Step 2: Your local processes will be monitored under the local tab. The Visual vm can also used to open the heap dump files i.e *.hprof files to analyze the menory usages. You can find out the process ids of your local Java applications via
1. netstat -anp | grep 8088 or
2. In windows via the “Windows Task Manager” –> Processes tab. You need to click on View –> Select Columns and then “tick” PID (Process Identifier) check box.
Double click on the relevant PID in Visual VM console.
You can add remote processes by following the steps shown below.
1. Right click on “Remote” and then select “Add Remote Host…”.
2. Provide the host name like “myapp.com”.
3. It searches and adds the host.
4. Right click on the added host name and then select “Add JMX Connection” and in the “Connection” field type the hostname:JMX port number like myapp.com:8083.
5. Double click on this JMX connection to monitor CPU, memory, thread, etc.
Q9. What are the different types of Garbage Collectors?
A9. There 4 types.
1. Serial Garbage Collector – for single threaded applications.

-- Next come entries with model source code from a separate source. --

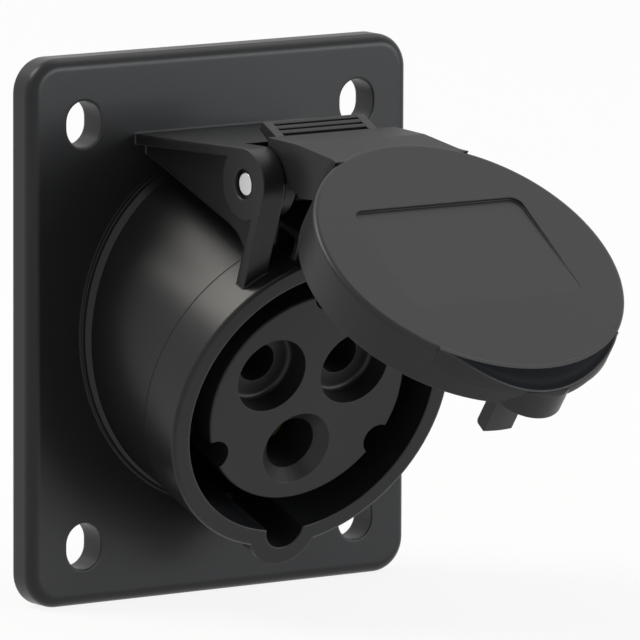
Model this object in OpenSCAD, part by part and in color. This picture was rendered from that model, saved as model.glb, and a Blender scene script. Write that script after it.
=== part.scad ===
// Industrial panel socket, three pole, 16 A size: a rectangular flange carries a barrel that
// leans down from the panel, and a hinged lid with its own sealing ring covers the mouth.
// The origin is the middle of the four screw slots on the flange's back face. The panel is
// the XZ plane, the socket faces -Y and +Z is up.
//
// Most pieces are drawn in the mouth frame: its origin is the centre of the barrel's mouth,
// X runs across, Y up the mouth and Z out along the barrel's axis. "Behind the mouth" is
// a distance back along that axis. The lid is drawn closed there and then turned open.

/* [Flange] */
// Width of the flange
flange_w = 72; // [68:1:88]
// Height of the flange
flange_h = 87; // [82:1:106]
// Thickness of the flange
flange_t = 5; // [4.5:0.5:6]
// Radius of the flange's four corners
flange_corner = 5.5; // [4:0.5:8]
// Radius of the rounding on the front edge
flange_edge = 1.8; // [1:0.2:2.2]
// How far the flange's middle sits above the middle of the screw slots
flange_lift = 0.5; // [0:0.25:1.5]
// Distance between the screw slots across the flange
screw_dx = 52; // [50:1:60]
// Distance between the screw slots up the flange
screw_dz = 67; // [66:1:80]
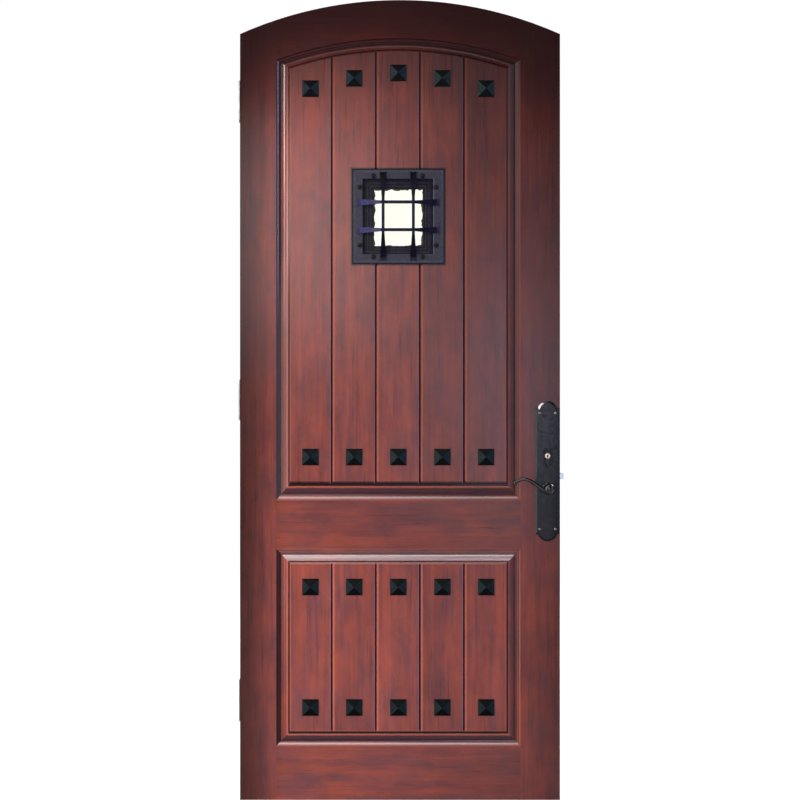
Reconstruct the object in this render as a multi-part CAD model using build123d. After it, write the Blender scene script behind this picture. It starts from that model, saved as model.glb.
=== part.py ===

2. Parallel Garbage Collector – is the default GC. aka. throughput collector. Unlike serial garbage collector, this uses multiple threads for garbage collection. Similar to serial garbage collector this also freezes all the application threads while performing garbage collection.
3. CMS Garbage Collector – aka. Concurrent Mark Sweep. scan the heap memory to mark instances for eviction and then sweep the marked instances. Consumes more CPU for better throughput. “XX:+USeParNewGC” turns on the CMS.
4. G1 Garbage Collector – is used for large heap memory areas. It separates the heap memory into regions and does collection within them in parallel. It also compacts the free heap space after reclaiming the memory. Use JVM argument “–XX:+UseG1GC” for G1 GC. In Java 8, you can use an additional JVM argument “-XX:+UseStringDeduplication while using G1 garbage collector. This optimizes the heap memory by removing duplicate String values to a single char array.